Apparently it earned the moniker by those —including some of its own students from the other side of tracks from the Woodward Park neighborhoods — whose first impression was created by entering the campus from the south along Moffat Boulevard.
You can only imagine what they would have thought prior to 10 years ago prior to the Industrial Park Drive extension was punched through to Spreckels Avenue and before the city invested over $12 million in the form of curbs, gutters, sidewalks, street upgrade, the transit center, BMX park, the Moffat Community Center and trees along the Tidewater Bikeway.
The “ghetto school” label aside, there are those that believe Manteca High offers less than an optimum learning environment.
I get that it’s the oldest campus.
A decade or so ago I fielded a call from the wife of a general manager of a firm relocating to Manteca. They wanted to buy a house on Cottage Avenue in the country but she was reluctant to do so because she learned their kids would go to Manteca High.
She wanted to know my opinion. I started by explaining the state test scores of all three schools were about the same with Manteca slightly on top in one area. She stopped me right there and said she had already researched test scores and already knew what I said was the case. She was more worried about her kids’ safety. I got the drift. She assumed since Manteca High was older it was likely a gang infested school given her experience from certain communities in the Bay Area.
I shared with her what I had noticed over the years in terms of gangs and other issues at the three high schools. I even related how the police chief at the time noted how calls at East Union High to police dropped substantially after the district opened a new high school elsewhere in the district. Given the effective use of school resource officers and the staff itself plus the extremely lower incident of problems, I said I’d have no issue sending a child to either Sierra, East Union or Manteca.
They ended up buying the home on rural Cottage Avenue. Their children attended and graduated Manteca High and went on to college and are successful today.
Age for Manteca High — and to a lesser degree East Union High that turns 50 next year — is an Achilles heel.
Older facilities can — and are — out of step in some cases with current education needs and trends. But the biggest blow age delivers is perception.
Many people — consciously or unconsciously — equate newer with better.
That is simply not the case. One of the best teachers I ever had was Mrs. Hayward in the fourth grade in 1965. She taught at Mary Beermann School in Lincoln, which like Manteca High, was on the edge of downtown on a major state highway. It was targeted for demolition for failure to pass the Field Act for earthquake safety standards just like the wing at Manteca High that included the beloved tower.
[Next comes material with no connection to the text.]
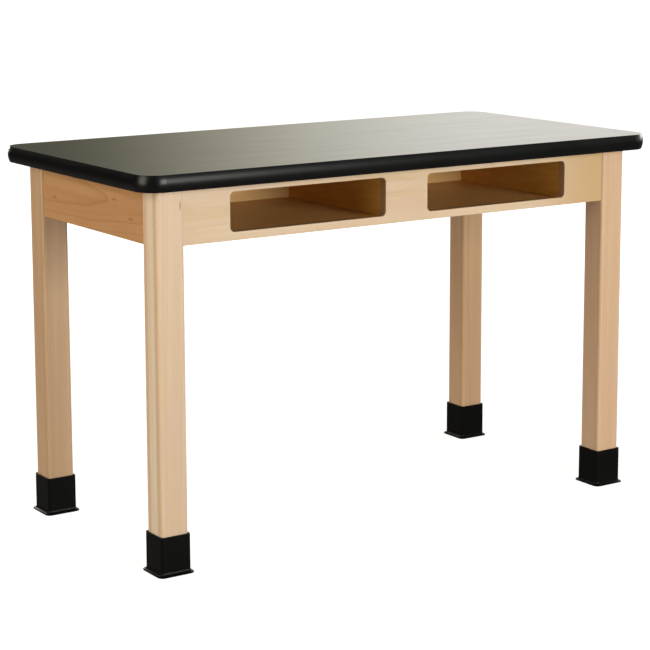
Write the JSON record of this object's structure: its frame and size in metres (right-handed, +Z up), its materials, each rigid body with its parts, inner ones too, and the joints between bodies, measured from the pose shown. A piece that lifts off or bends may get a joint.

There was one big difference about Mrs. Hayward’s classroom and that of the other fourth grade teacher — they were in surplus Air Force Quonset huts right next door to another surplus military building that served as the cafeteria. The good thing about being in the Quonset hut is that we were the only classrooms in the Western Placer Unified School District at the time that had air conditioning. But then again without it, the classroom thanks to its corrugated metal shell would sizzle at 120 plus degrees on a typical spring day.
Over the course of six years when the Quonset huts were in use as classrooms before being relegated to storage buildings at other campuses when Glen Edwards School was expanded across town, they served as the fourth grade learning environment for Lincoln High graduates who were accepted at places like Cal Berkeley, Stanford, Cal Tech, USC, and the General Motors Institute of Technology.
So much for the classroom’s age or condition detracting from a good education.
It is — and always will be — about the quality and dedication of teachers. Books, digital devices, and classrooms are just tools that are limited without the guidance of a good teacher.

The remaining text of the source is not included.